Kisyombe's mistake is that she thought being a local election candidate would back up her case for staying here. Instead, the scrutiny that has been applied to her story has exposed her, magnified by the split in the Social Democrats that has been a consequence.
Are there lessons to be learned from this case, given that she has been in Direct Provision for over nine years? The obvious one is that we need to change the system that enables endless legal challenges to frustrate deportation decisions.
Kisyombe's application for asylum here (and probably also in the U.K.) and any subsequent appeal, was more than likely refused. Yet she is still here nine years later because Ireland, unlike most other countries, allows serial judicial review cases to challenge deportation and also provides free legal aid to enable that. This is used by failed asylum seekers to go underground, put down roots here and perhaps marry and have children.
(Kisyombe's teenage twin children, born in Malawi, have been with her here for years and, like all asylum seeker children, are eligible for free education here up to university level.)
It might also be useful to consider not allowing anyone without papers to land here if they have come from an airport where we know papers are required to board a plane.
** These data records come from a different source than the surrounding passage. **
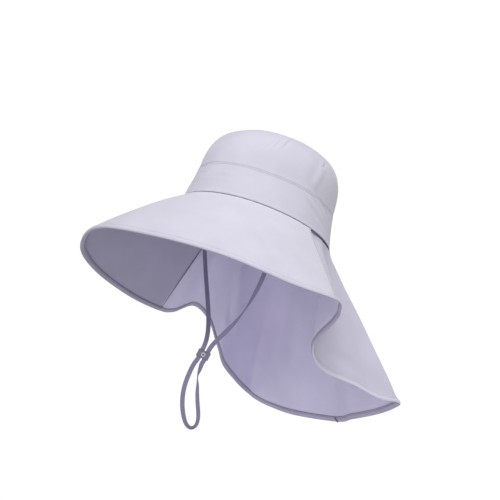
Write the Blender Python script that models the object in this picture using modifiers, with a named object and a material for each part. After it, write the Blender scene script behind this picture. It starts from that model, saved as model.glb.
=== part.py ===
"""A soft sun hat with a wide drooping brim, a long neck flap and a flat chin strap.

Metres, +Z up, front of the hat towards -Y, the wearer's left towards +X.
The origin is the middle of the head opening, where the crown meets the brim.
The hat is worn tipped back, so the crown and brim are laid out in an upright
frame of their own and tipped together. The flap and the strap hang straight down.
"""

from math import cos, exp, pi, radians, sin

import bmesh
import bpy
from mathutils import Matrix, Vector

# Head opening and the way the hat sits
HEAD_LENGTH = 0.200
HEAD_WIDTH = 0.169
TIP_BACK = radians(22.5)
TIP_SIDE = radians(2.0)

# Crown
BAND_HEIGHT = 0.0412
SHOULDER_HEIGHT = 0.047
CROWN_HEIGHT = 0.1144
CROWN_LEAN = 0.008
TIP_PANEL_SHARE = 0.62
FRONT_SQUARENESS = 2.5
BACK_SQUARENESS = 3.5

# Brim, measured from the middle of the head opening in the tipped frame
BRIM_REACH = 0.204
BRIM_DROP = 0.100
BRIM_BOW = 0.004
LEFT_SEAM_AT_CROWN = radians(101)
LEFT_SEAM_AT_EDGE = radians(93.2)
RIGHT_SEAM_AT_CROWN = radians(87)
RIGHT_SEAM_AT_EDGE = radians(94)

# Neck flap, measured straight out, back and down from the head opening
FLAP_HALF_WIDTH = 0.153
FLAP_REACH = 0.129
FLAP_DROP = 0.245
FLAP_BOW = 0.0005
FLAP_LEFT_RISE = 0.0027

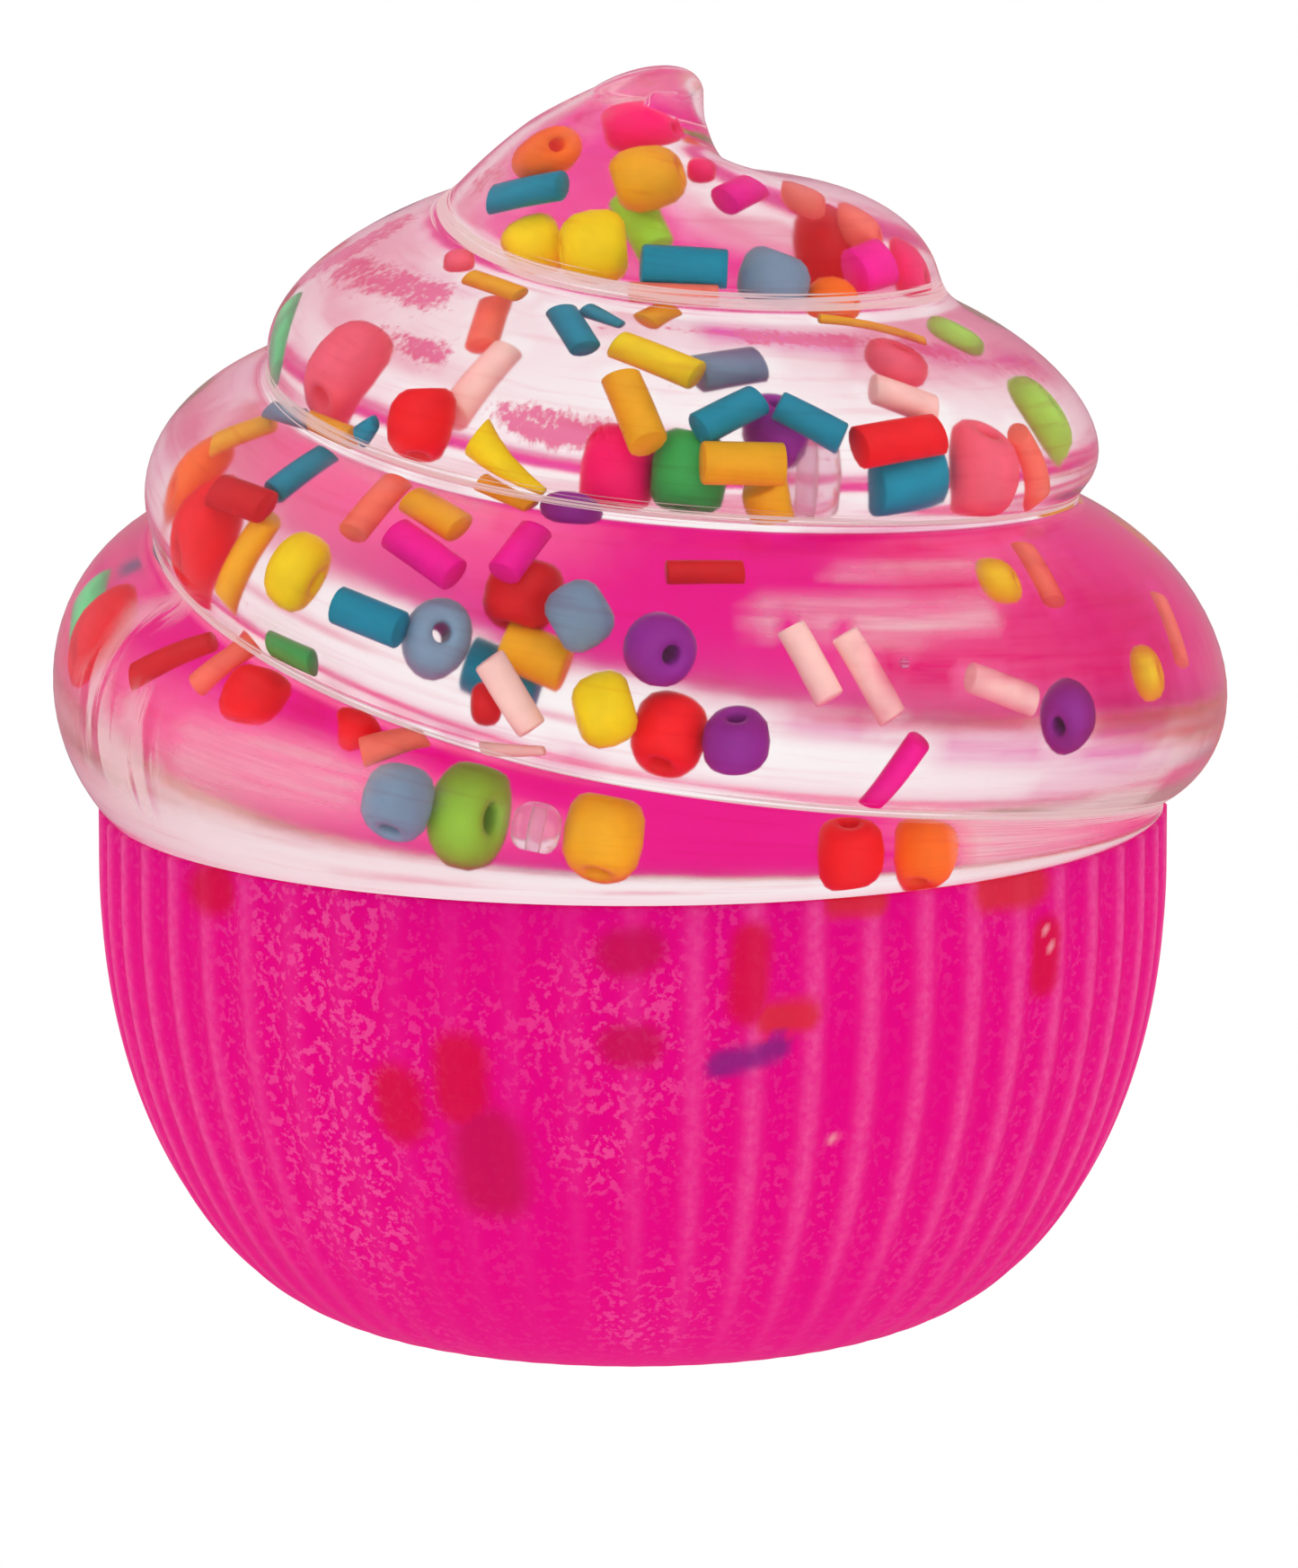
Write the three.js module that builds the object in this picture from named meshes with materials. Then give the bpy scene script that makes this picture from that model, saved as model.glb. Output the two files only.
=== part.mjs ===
// A squeezable toy cupcake of clear soft plastic: a pink fluted cup, and a clear piped swirl on top of it
// whose gel fills the cup. Millimetres, +Z up. The origin is the middle of the flat base, and -Y faces the
// viewer.

import * as THREE from 'three';

// The cup: a flat foot, a wall that bellies out as a quarter of an ellipse, and a plain rim above it. The gel
// that fills it stands clear of the wall all round
const footRadius = 15;
const bellyRadius = 31.7;
const bellyHeight = 27;
const rimHeight = 30.6;
const wallThickness = 1.5;
const gelClearance = 0.3;
const fluteCount = 56;
const fluteDepth = 0.4;
const pointsPerFlute = 4;
const wallRows = 9;

// The groove between the coils, at each quarter turn: it starts on the rim at the right, comes round the
// front to the left and the back, and climbs to the tip
const grooveRadius = [31.4, 30.9, 27.7, 28.0, 25.7, 25.6, 21.0, 20.5, 18.1, 14.7, 11.1, 7.5, 4.6, 3.3];
const grooveHeight = [30.6, 37.4, 47.2, 47.6, 49.0, 52.2, 57.0, 58.4, 60.9, 62.9, 66.7, 67.8, 68.4, 73.2];

// How far the coil bulges from the straight line between its two grooves, as a share of that line, and how
// far the bulge sags towards the lower groove, as a share of the bulge. Both are given at each half turn. A
// bulge whose arc has less than the least half angle, in radians, is drawn straight
const coilBulge = [0.28, 0.28, 0.31, 0.27, 0.26, 0.18, 0.19, 0.04, 0.08, 0];
const coilSag = [-0.1, -0.1, 0.3, 0.4, 0.8, 0.95, 0.6, 0.8, -0.1, 0];
const leastHalfAngle = 1e-4;

// The tip: a small dome that leans to the right. It is the top of an ellipse, from this angle up
const tipHeight = 74.6;
const tipLean = 1.9;
const leanStart = 71.2;
const leanPower = 1.5;
const domeRows = 3;
const domeStart = 0.6;

const columnsPerTurn = 60;
const rowsPerCoil = 9;

const quartersPerTurn = 4;
const lastGroove = grooveRadius.length - 1;
const coilQuarters = lastGroove + quartersPerTurn;
const columnsPerQuarter = columnsPerTurn / quartersPerTurn;

// A smooth curve through values that are given at 0, 1, 2 and so on
function through(values, at) {
  const last = values.length - 1;
  const place = THREE.MathUtils.clamp(at, 0, last);
  const start = Math.min(Math.floor(place), last - 1);
  const before = start > 0 ? values[start - 1] : 2 * values[0] - values[1];
  const after = start + 2 <= last ? values[start + 2] : 2 * values[last] - values[last - 1];
  const [here, next, u] = [values[start], values[start + 1], place - start];
  const slope = next - before;
  const bend = 2 * before - 5 * here + 4 * next - after;
  const twist = 3 * here - before - 3 * next + after;
  return 0.5 * (2 * here + slope * u + bend * u ** 2 + twist * u ** 3);
}

function groove(quarter) {
  return new THREE.Vector2(through(grooveRadius, quarter), through(grooveHeight, quarter));
}

// A point at a radius and height, as many quarter turns round as given, with the tip's lean added
function turned(quarter, radius, height) {
  const angle = (-quarter * Math.PI) / 2;
  const climb = THREE.MathUtils.clamp((height - leanStart) / (tipHeight - leanStart), 0, 1);
  const lean = tipLean * climb ** leanPower;
  return new THREE.Vector3(radius * Math.cos(angle) + lean, radius * Math.sin(angle), height);
}

// A point on the coil whose upper groove is at this quarter turn: share 0 is its lower groove and 1 its upper
function coilPoint(quarter, share) {
  const low = groove(Math.max(quarter - quartersPerTurn, 0));
  const high = groove(Math.min(quarter, lastGroove));
  const line = high.clone().sub(low);
  const bulge = through(coilBulge, quarter / 2);
  const sag = through(coilSag, quarter / 2);
  const halfAngle = 2 * Math.atan(2 * bulge);
  let along = share;
  let out = 0;
  if (halfAngle > leastHalfAngle) {
    const arcRadius = 0.5 / Math.sin(halfAngle);
    const angle = halfAngle * (2 * share - 1);
    out = arcRadius * (Math.cos(angle) - Math.cos(halfAngle));
    along = 0.5 + arcRadius * Math.sin(angle) - sag * out;
  }
  const radius = low.x + line.x * along + line.y * out;
  const height = low.y + line.y * along - line.x * out;
  return turned(quarter, radius, height);
}

class Skin {
  constructor() {
    this.points = [];
    this.faces = [];
  }

  point(vector) {
    this.points.push(vector.x, vector.y, vector.z);
    return this.points.length / 3 - 1;
  }

  // Leaves out a triangle that has shrunk to a line, as where the coil starts and ends
  triangle(a, b, c) {
    if (a !== b && b !== c && c !== a) this.faces.push(a, b, c);
  }

  // Joins two columns of points, each listed upwards. Seen from the side that shows, the second stands to the
  // left of the first
  strip(right, left) {
    for (let row = 0; row < right.length - 1; row++) {
      this.triangle(left[row], right[row], right[row + 1]);
      this.triangle(left[row], right[row + 1], left[row + 1]);
    }
  }

  // Joins a ring of points to one point, facing the side from which the ring runs anticlockwise
  fan(ring, centre) {
    ring.forEach((point, i) => this.triangle(centre, point, ring[(i + 1) % ring.length]));
  }

  // Joins two level rings, one round the other, facing up. Both run anticlockwise from the same side
  annulus(outer, inner) {
    let [i, j] = [0, 0];
    while (i < outer.length || j < inner.length) {
      const [a, b] = [outer[i % outer.length], inner[j % inner.length]];
      if (i / outer.length <= j / inner.length) {
        i += 1;
        this.triangle(b, a, outer[i % outer.length]);
      } else {
        j += 1;
        this.triangle(b, a, inner[j % inner.length]);
      }
    }
  }

  mesh(name, colour, roughness) {
    const geometry = new THREE.BufferGeometry();
    geometry.setAttribute('position', new THREE.Float32BufferAttribute(this.points, 3));
    geometry.setIndex(this.faces);
    geometry.computeVertexNormals();
    const material = new THREE.MeshStandardMaterial({ color: colour, roughness, metalness: 0 });
    const mesh = new THREE.Mesh(geometry, material);
    mesh.name = name;
    return mesh;
  }
}

// The wall's radius at the crests of the flutes, from a quarter turn of the ellipse's own angle. The inset is
// how far in from the outside it is taken, at the side and at the floor alike
function wallPoint(row, inset) {
  const belly = bellyRadius - inset;
  if (row === wallRows) return new THREE.Vector2(belly, rimHeight);
  const angle = ((1 - row / (wallRows - 1)) * Math.PI) / 2;
  const radius = footRadius + (belly - footRadius) * Math.cos(angle);
  return new THREE.Vector2(radius, bellyHeight - (bellyHeight - inset) * Math.sin(angle));
}

// Soft waves round the outside of the wall, as in a pleated paper case. The crest is at the start of each
// flute
function fluteInset(column) {
  return (fluteDepth / 2) * (1 - Math.cos((2 * Math.PI * column) / pointsPerFlute));
}

// Columns of points up the wall, anticlockwise seen from above
function wallColumns(skin, columnCount, inset, isFluted) {
  const columns = [];
  for (let column = 0; column < columnCount; column++) {
    const angle = (2 * Math.PI * column) / columnCount;
    const points = [];
    for (let row = 0; row <= wallRows; row++) {
      const wall = wallPoint(row, inset);
      const growth = (wall.x - footRadius) / (bellyRadius - footRadius);
      const radius = wall.x - (isFluted ? growth * fluteInset(column) : 0);
      const place = new THREE.Vector3(radius * Math.cos(angle), radius * Math.sin(angle), wall.y);
      points.push(skin.point(place));
    }
    columns.push(points);
  }
  return columns;
}

function cup() {
  const skin = new Skin();
  const outside = wallColumns(skin, fluteCount * pointsPerFlute, 0, true);
  const inside = wallColumns(skin, columnsPerTurn, wallThickness, false);
  outside.forEach((column, i) => skin.strip(outside[(i + 1) % outside.length], column));
  inside.forEach((column, i) => skin.strip(column, inside[(i + 1) % inside.length]));
  skin.annulus(outside.map((column) => column[wallRows]), inside.map((column) => column[wallRows]));
  skin.fan(outside.map((column) => column[0]).reverse(), skin.point(new THREE.Vector3(0, 0, 0)));
  skin.fan(inside.map((column) => column[0]), skin.point(new THREE.Vector3(0, 0, wallThickness)));
  return skin.mesh('cup', '#e6007e', 0.35);
}

function swirl() {
  const skin = new Skin();
  const columnCount = coilQuarters * columnsPerQuarter;
  const firstRingColumn = lastGroove * columnsPerQuarter;
  const columns = [];
  for (let column = 0; column <= columnCount; column++) {
    const quarter = column / columnsPerQuarter;
    const lower = columns[column - columnsPerTurn];
    const points = [lower ? lower[rowsPerCoil] : skin.point(coilPoint(quarter, 0))];
    for (let row = 1; row <= rowsPerCoil; row++) {
      const shrunk = column === 0 || column === columnCount;
      points.push(shrunk ? points[0] : skin.point(coilPoint(quarter, row / rowsPerCoil)));
    }
    columns.push(points);
  }
  for (let column = 0; column < columnCount; column++) skin.strip(columns[column], columns[column + 1]);

  // The gel in the cup hangs from the foot of the first turn, which runs clockwise
  const foot = columns.slice(0, columnsPerTurn).map((column) => column[0]);
  const gelInset = wallThickness + gelClearance;
  const gel = wallColumns(skin, columnsPerTurn, gelInset, false);
  gel.forEach((column, i) => column.push(foot[(columnsPerTurn - i) % columnsPerTurn]));
  gel.forEach((column, i) => skin.strip(gel[(i + 1) % columnsPerTurn], column));
  skin.fan(gel.map((column) => column[0]).reverse(), skin.point(new THREE.Vector3(0, 0, gelInset)));

  // The dome closes the ring on which the last groove ends
  let ring = columns.slice(firstRingColumn, columnCount).map((column) => column[rowsPerCoil]);
  const ringRadius = grooveRadius[lastGroove];
  const ringHeight = grooveHeight[lastGroove];
  for (let row = 1; row < domeRows; row++) {
    const angle = THREE.MathUtils.lerp(domeStart, Math.PI / 2, row / domeRows);
    const climb = (Math.sin(angle) - Math.sin(domeStart)) / (1 - Math.sin(domeStart));
    const height = THREE.MathUtils.lerp(ringHeight, tipHeight, climb);
    const radius = (ringRadius * Math.cos(angle)) / Math.cos(domeStart);
    const next = ring.map((_, i) => {
      return skin.point(turned((firstRingColumn + i) / columnsPerQuarter, radius, height));
    });
    ring.forEach((point, i) => {
      const j = (i + 1) % ring.length;
      skin.strip([point, next[i]], [ring[j], next[j]]);
    });
    ring = next;
  }
  skin.fan(ring.reverse(), skin.point(turned(0, 0, tipHeight)));
  return skin.mesh('swirl', '#f3a6cf', 0.08);
}

const cupcake = new THREE.Group();
cupcake.add(cup());
cupcake.add(swirl());
export default cupcake;
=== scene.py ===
# A squeezable toy cupcake: a clear piped swirl of soft plastic, filled with clear gel, beads and short
# rods, on a pink fluted cup that lets light through. Metres, +Z up, and -Y faces the viewer.
import math
import random

import bpy
import numpy as np
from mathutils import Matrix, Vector
from mathutils.bvhtree import BVHTree


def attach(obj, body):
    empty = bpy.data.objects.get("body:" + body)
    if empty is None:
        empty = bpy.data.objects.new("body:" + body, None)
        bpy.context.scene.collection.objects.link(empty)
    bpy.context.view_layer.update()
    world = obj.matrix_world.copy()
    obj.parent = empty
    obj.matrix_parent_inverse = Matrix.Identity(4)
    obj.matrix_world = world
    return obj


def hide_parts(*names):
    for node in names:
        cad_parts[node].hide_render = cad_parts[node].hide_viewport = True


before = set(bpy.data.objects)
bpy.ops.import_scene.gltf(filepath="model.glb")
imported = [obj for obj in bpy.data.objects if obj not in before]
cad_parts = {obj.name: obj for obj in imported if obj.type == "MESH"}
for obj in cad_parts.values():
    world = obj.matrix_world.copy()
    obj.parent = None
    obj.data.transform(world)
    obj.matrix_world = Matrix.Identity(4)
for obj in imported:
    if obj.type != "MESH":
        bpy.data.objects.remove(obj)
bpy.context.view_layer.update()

MM = 0.001

# The cup, as in the CAD
FOOT_RADIUS = 15.0
BELLY_RADIUS = 31.7
BELLY_HEIGHT = 27.0
RIM_HEIGHT = 30.6
FLUTES = 56
FLUTE_DEPTH = 0.4
WALL_THICKNESS = 1.5
RIM_ROUNDING = 0.2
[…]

Applicants destroying all their documents so they can claim to be from a war zone or a dangerous country is a serious problem. Establishing their real country of origin causes lengthy delays when their case is being heard initially by the immigration service.
At the end of the day, Kisyombe is only doing what most failed asylum seekers do in the same situation, using any excuse to frustrate the system and gain the right to stay here. This includes telling gullible journalists, predisposed by political correctness to be sympathetic rather than objective, what they want to hear. It means that obvious questions are not asked and key facts are left out.
This may make the reporter feel virtuous, but it does nothing for maintaining the integrity of our system for dealing with asylum seekers and sorting out the genuine cases from the vast majority who are economic migrants.